There is an irony in that.

 

 

I have relived so many little events in my life going back to the early Temecula days I don't know some times what happened and what didn’t. Realistically I do, but some aren’t very pleasant. And certainly not things one would wish to dwell on.  I don’t.

 

So many memories are dreams and nightmares commingled into a blur of time.  So many hopes faded. So many wonderful experiences.

 

How did we end up in Temecula?

 

A little back story is that my dad got a job for the local real estate development company and we moved.  Then my mom started doing something to get out of the house.   Maybe she was tired of being a mom, or wanted a challenge, or was bored, I don’t really know.

 

My brother was always gone at school or something to get himself out of Temecula and on to college and a career in the Air Force. 

 

So this all loosely translates to no one was really around much after we moved there.  It was me and the dog and dungeons and dragons.  Sometimes in a bing empty house.  Sometimes in a small empty condo.  The reoccurring theme was empty.

 

Eventually I got to upgrade my bike to my brothers moped so I had a little freedom to explore.  But two of the three of those came to unpleasant demises and I was left with dungeons and dragons.  A thing that is likely the only reason I never got into drugs.  I made my saving throw.

 

So the beginning was empty.
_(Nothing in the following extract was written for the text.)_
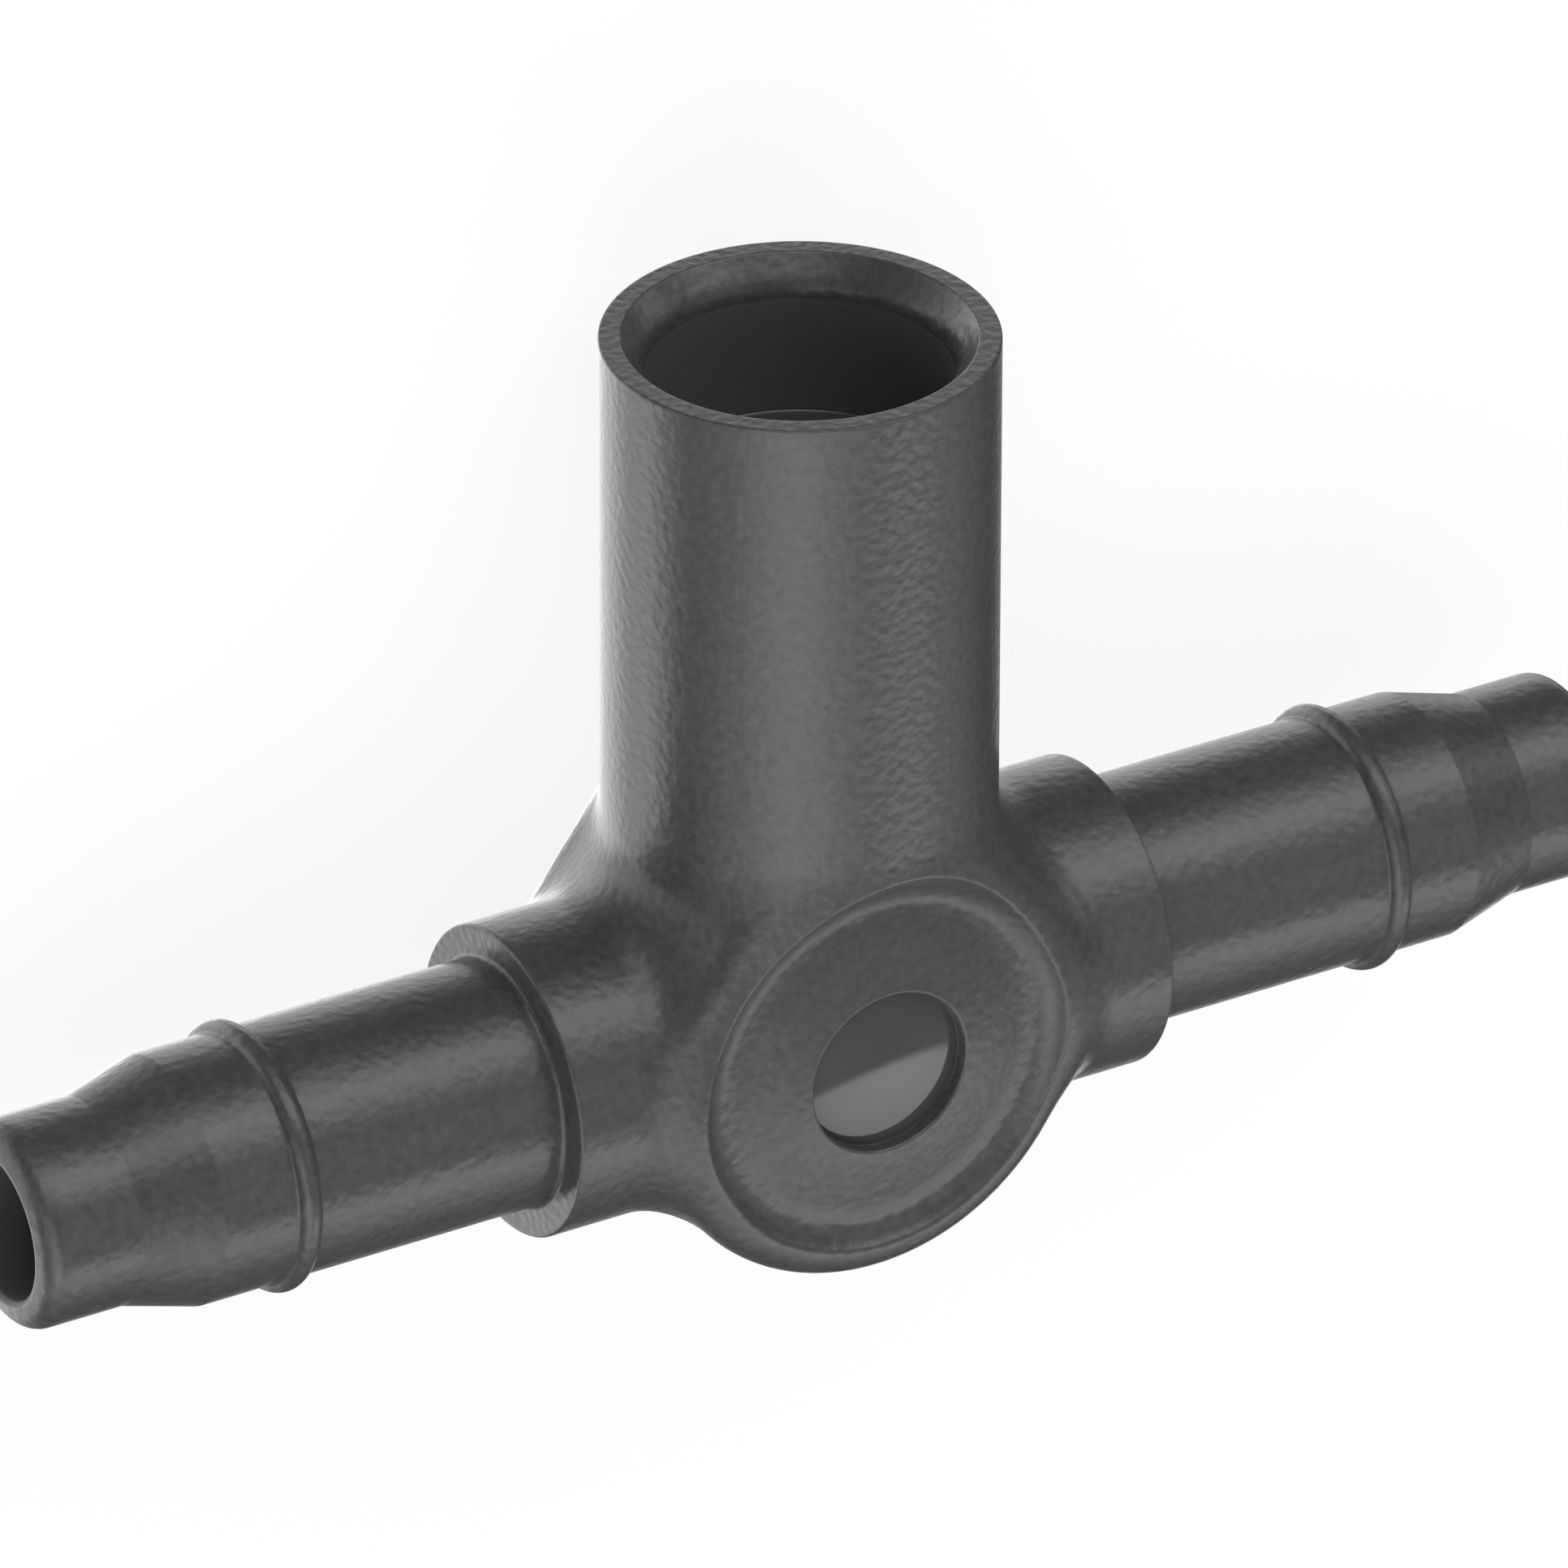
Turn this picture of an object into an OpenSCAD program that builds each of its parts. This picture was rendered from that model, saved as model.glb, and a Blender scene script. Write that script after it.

A void in the heat and drought of southwest riverside county.  It wasn’t horrible, it was empty most of the time. There is a difference.

 

It was a wide open expanse of nothing wrapped up in a very small town with no stop lights, no police, a high school that was 20 or so miles away and one of several doors to a place that I seemed to live in alone.  The only law enforcement I ever saw was the boarder patrol.  

 

From there I just tried to figure things out. To find a way to fit in. I don’t think I ever fit in very well.  And the figuring things out was a semi annual shit show also.

 

It it was the beginning.

 

It is where the bulk of this story starts.

 

It is where I came into the world as far as it matters.

 

So there was light and there was darkness and the planets formed and I began the journey.